### Required work
Print all of the data exactly.

### Source material

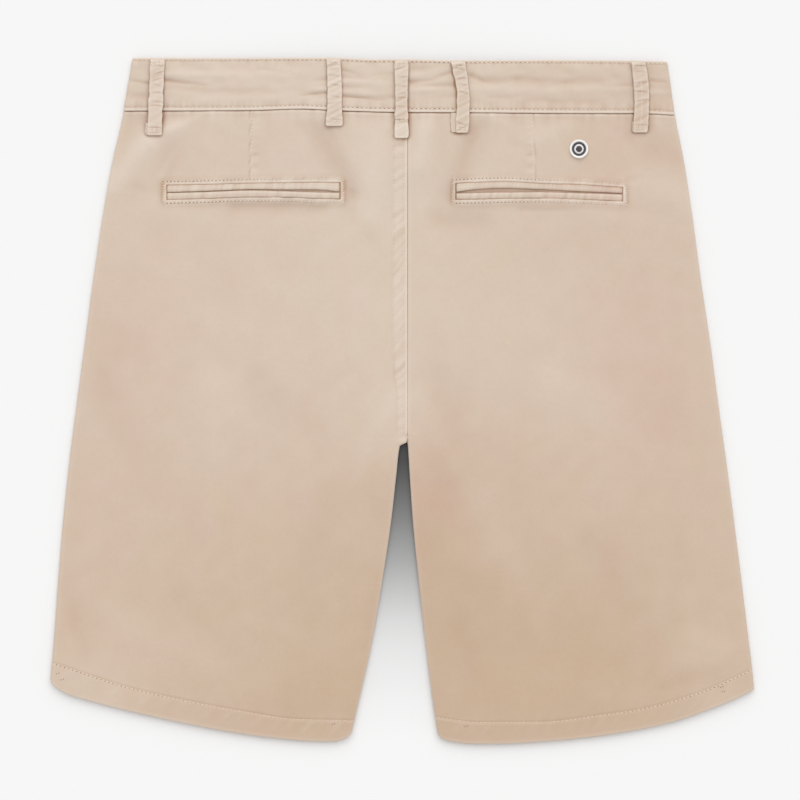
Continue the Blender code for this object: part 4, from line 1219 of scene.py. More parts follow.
# --- panels -------------------------------------------------------------------------------------
def straightened(side, places):
    """A back panel's columns made upright beside its pocket, whose ends are upright."""
    top, low = POCKETS[side][0].top, POCKETS[side][0].low
    across, down = places[..., 0], places[..., 1]
    level = np.abs(down[:, -40] - (top + low) / 2).argmin()
    near = past(down, (top - 22, top - 4)) * before(down, (low + 4, low + 22))
    outer_end = max(abs(POCKETS[side][0].across), abs(POCKETS[side][-1].across))
    beside = before(np.abs(across[level]), (outer_end + 4, outer_end + 16))
    moved = places.copy()
    moved[..., 0] = across + (across[level] - across) * near * beside
    moved[..., 2] += back_height(moved[..., 0], down, UP_THE_LEG)
    moved[..., 2] -= back_height(across, down, UP_THE_LEG)
    return moved


def make_panel(side, layer, cloth):
    """A whole panel with its relief, its hem folded and turned up inside."""
    columns = panel_columns(side, layer)
    lines = row_lines(side, layer, columns)
    down = rows_between(BACK_ROWS if layer == "back" else FRONT_ROWS, lines)
    body = panel_surface(side, layer, down, lines, columns)
    if layer == "back":
        body = straightened(side, body)
    if layer == "back" and side == "left":
        lap = SEAT_LAP * bump(body[..., 0], 2.0) * before(body[..., 1], SEAT_LAP_END)
        body[..., 0] += lap
    normal = outward(side, layer, columns)
    height, wear = panel_relief(side, layer, body, lines)
    upright = np.abs(normal[..., 2]) ** 2
    body = body + (cloth.relief * height * upright)[..., None] * normal

    turned = np.array([lines["hem"] - HEM_DEPTH * k / TURN_ROWS for k in range(TURN_ROWS + 1)])
    inside = panel_surface(side, layer, turned, lines, columns) - 2 * FOLD_RADIUS * normal
    hem = body[-1]
    along = unit(np.gradient(hem, axis=0))
    downward = np.cross(along, normal) * [1, 1, 0]
    downward = unit(downward * np.where(downward[:, 1:2] < 0, -1, 1))
    bend = []
    for k in range(1, HEM_STEPS + 1):
        angle = math.pi * k / (HEM_STEPS + 1)
        turn = normal * (math.cos(angle) - 1) + downward * math.sin(angle)
        bend.append(hem + FOLD_RADIUS * turn)
    places = np.concatenate([body, np.array(bend), inside])

    edge_wear = np.array([0.4] * HEM_STEPS + [0.0] * len(turned))
    wear = np.concatenate([wear, edge_wear[:, None] + np.zeros((1, wear.shape[1]))])
    facing = SIGN[side] if layer == "back" else -SIGN[side]
    cloth_piece(f"{layer}_{side}", places, cloth.panel_wall, facing, wear, cloth)


class SHORTS_OT_back_panels(Operator):
    """Both back panels, with their folds, darts, pocket windows and puckered hems"""
    bl_idname = "shorts.back_panels"
    bl_label = "Back Panels"

    def execute(self, context):
        for side in SIDE_NAMES:
            make_panel(side, "back", context.scene.shorts_cloth)
        return {"FINISHED"}


class SHORTS_OT_front_panels(Operator):
    """Both front panels, underneath, lapped along the closed fly"""
    bl_idname = "shorts.front_panels"
    bl_label = "Front Panels"

    def execute(self, context):
        for side in SIDE_NAMES:
            make_panel(side, "front", context.scene.shorts_cloth)
        return {"FINISHED"}


# --- waistband ----------------------------------------------------------------------------------
def band_down(side, layer, across, share):
    """Distance below the waist of a place a share of the way down the waistband."""
    top = waist_line(WAIST_TOP, side, layer, across)
    return top + share * (waist_line(WAIST_SEAM, side, layer, across) - top)


def waistband_line(side, share):
    """One line of the waistband, from the centre back round the side to the front closure."""
    sign = SIGN[side]
    reach = CLOSURE_LEFT if side == "left" else CLOSURE_RIGHT
    half = edge_at(SIDES, side, BAND_DEPTH * share) - BAND / 2
    level = band_down(side, "back", sign * half, share)
    low = band_front_height(side, sign * half, level)
    radius = (band_back_height(sign * half, level) - low) / 2
    seam = SEAM / 2 + np.array([0, 0.3])
    across = sign * np.concatenate(
        [seam, np.linspace(seam[-1], half - radius, BAND_BACK_COLUMNS - 1)[1:]]
    )
    down = band_down(side, "back", across, share)
    back = np.stack([across, down, band_back_height(across, down)], axis=-1)
    angle = np.pi * (0.5 - np.arange(1, BAND_TURN_COLUMNS + 1) / (BAND_TURN_COLUMNS + 1))
    turn = np.stack([
        sign * (half - radius + radius * np.cos(angle)), level + 0 * angle,
        low + radius + radius * np.sin(angle),
    ], axis=-1)
    end = -reach + np.array([0.3, 0])
    across = sign * np.concatenate(
        [np.linspace(half - radius, end[0], BAND_FRONT_COLUMNS - 1)[:-1], end]
    )
    down = band_down(side, "front", across, share)
    front = np.stack([across, down, band_front_height(side, across, down)], axis=-1)
    return np.concatenate([back, turn, front])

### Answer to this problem
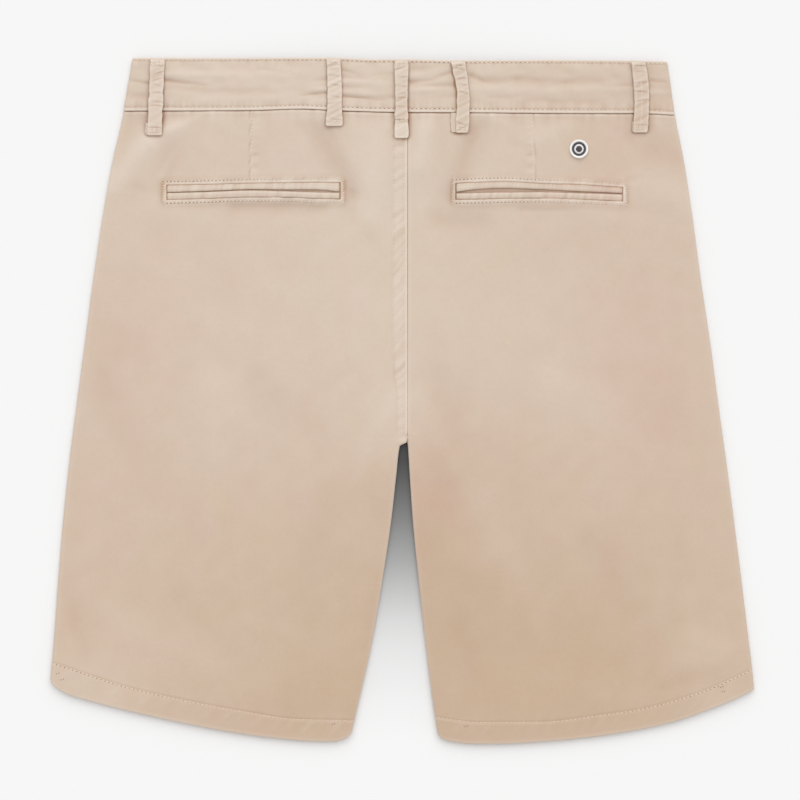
Continue the Blender code for this object: part 4, from line 1219 of scene.py. More parts follow.
# --- panels -------------------------------------------------------------------------------------
def straightened(side, places):
    """A back panel's columns made upright beside its pocket, whose ends are upright."""
    top, low = POCKETS[side][0].top, POCKETS[side][0].low
    across, down = places[..., 0], places[..., 1]
    level = np.abs(down[:, -40] - (top + low) / 2).argmin()
    near = past(down, (top - 22, top - 4)) * before(down, (low + 4, low + 22))
    outer_end = max(abs(POCKETS[side][0].across), abs(POCKETS[side][-1].across))
    beside = before(np.abs(across[level]), (outer_end + 4, outer_end + 16))
    moved = places.copy()
    moved[..., 0] = across + (across[level] - across) * near * beside
    moved[..., 2] += back_height(moved[..., 0], down, UP_THE_LEG)
    moved[..., 2] -= back_height(across, down, UP_THE_LEG)
    return moved


def make_panel(side, layer, cloth):
    """A whole panel with its relief, its hem folded and turned up inside."""
    columns = panel_columns(side, layer)
    lines = row_lines(side, layer, columns)
    down = rows_between(BACK_ROWS if layer == "back" else FRONT_ROWS, lines)
    body = panel_surface(side, layer, down, lines, columns)
    if layer == "back":
        body = straightened(side, body)
    if layer == "back" and side == "left":
        lap = SEAT_LAP * bump(body[..., 0], 2.0) * before(body[..., 1], SEAT_LAP_END)
        body[..., 0] += lap
    normal = outward(side, layer, columns)
    height, wear = panel_relief(side, layer, body, lines)
    upright = np.abs(normal[..., 2]) ** 2
    body = body + (cloth.relief * height * upright)[..., None] * normal

    turned = np.array([lines["hem"] - HEM_DEPTH * k / TURN_ROWS for k in range(TURN_ROWS + 1)])
    inside = panel_surface(side, layer, turned, lines, columns) - 2 * FOLD_RADIUS * normal
    hem = body[-1]
    along = unit(np.gradient(hem, axis=0))
    downward = np.cross(along, normal) * [1, 1, 0]
    downward = unit(downward * np.where(downward[:, 1:2] < 0, -1, 1))
    bend = []
    for k in range(1, HEM_STEPS + 1):
        angle = math.pi * k / (HEM_STEPS + 1)
        turn = normal * (math.cos(angle) - 1) + downward * math.sin(angle)
        bend.append(hem + FOLD_RADIUS * turn)
    places = np.concatenate([body, np.array(bend), inside])

    edge_wear = np.array([0.4] * HEM_STEPS + [0.0] * len(turned))
    wear = np.concatenate([wear, edge_wear[:, None] + np.zeros((1, wear.shape[1]))])
    facing = SIGN[side] if layer == "back" else -SIGN[side]
    cloth_piece(f"{layer}_{side}", places, cloth.panel_wall, facing, wear, cloth)


class SHORTS_OT_back_panels(Operator):
    """Both back panels, with their folds, darts, pocket windows and puckered hems"""
    bl_idname = "shorts.back_panels"
    bl_label = "Back Panels"

    def execute(self, context):
        for side in SIDE_NAMES:
            make_panel(side, "back", context.scene.shorts_cloth)
        return {"FINISHED"}


class SHORTS_OT_front_panels(Operator):
    """Both front panels, underneath, lapped along the closed fly"""
    bl_idname = "shorts.front_panels"
    bl_label = "Front Panels"

    def execute(self, context):
        for side in SIDE_NAMES:
            make_panel(side, "front", context.scene.shorts_cloth)
        return {"FINISHED"}


# --- waistband ----------------------------------------------------------------------------------
def band_down(side, layer, across, share):
    """Distance below the waist of a place a share of the way down the waistband."""
    top = waist_line(WAIST_TOP, side, layer, across)
    return top + share * (waist_line(WAIST_SEAM, side, layer, across) - top)


def waistband_line(side, share):
    """One line of the waistband, from the centre back round the side to the front closure."""
    sign = SIGN[side]
    reach = CLOSURE_LEFT if side == "left" else CLOSURE_RIGHT
    half = edge_at(SIDES, side, BAND_DEPTH * share) - BAND / 2
    level = band_down(side, "back", sign * half, share)
    low = band_front_height(side, sign * half, level)
    radius = (band_back_height(sign * half, level) - low) / 2
    seam = SEAM / 2 + np.array([0, 0.3])
    across = sign * np.concatenate(
        [seam, np.linspace(seam[-1], half - radius, BAND_BACK_COLUMNS - 1)[1:]]
    )
    down = band_down(side, "back", across, share)
    back = np.stack([across, down, band_back_height(across, down)], axis=-1)
    angle = np.pi * (0.5 - np.arange(1, BAND_TURN_COLUMNS + 1) / (BAND_TURN_COLUMNS + 1))
    turn = np.stack([
        sign * (half - radius + radius * np.cos(angle)), level + 0 * angle,
        low + radius + radius * np.sin(angle),
    ], axis=-1)
    end = -reach + np.array([0.3, 0])
    across = sign * np.concatenate(
        [np.linspace(half - radius, end[0], BAND_FRONT_COLUMNS - 1)[:-1], end]
    )
    down = band_down(side, "front", across, share)
    front = np.stack([across, down, band_front_height(side, across, down)], axis=-1)
    return np.concatenate([back, turn, front])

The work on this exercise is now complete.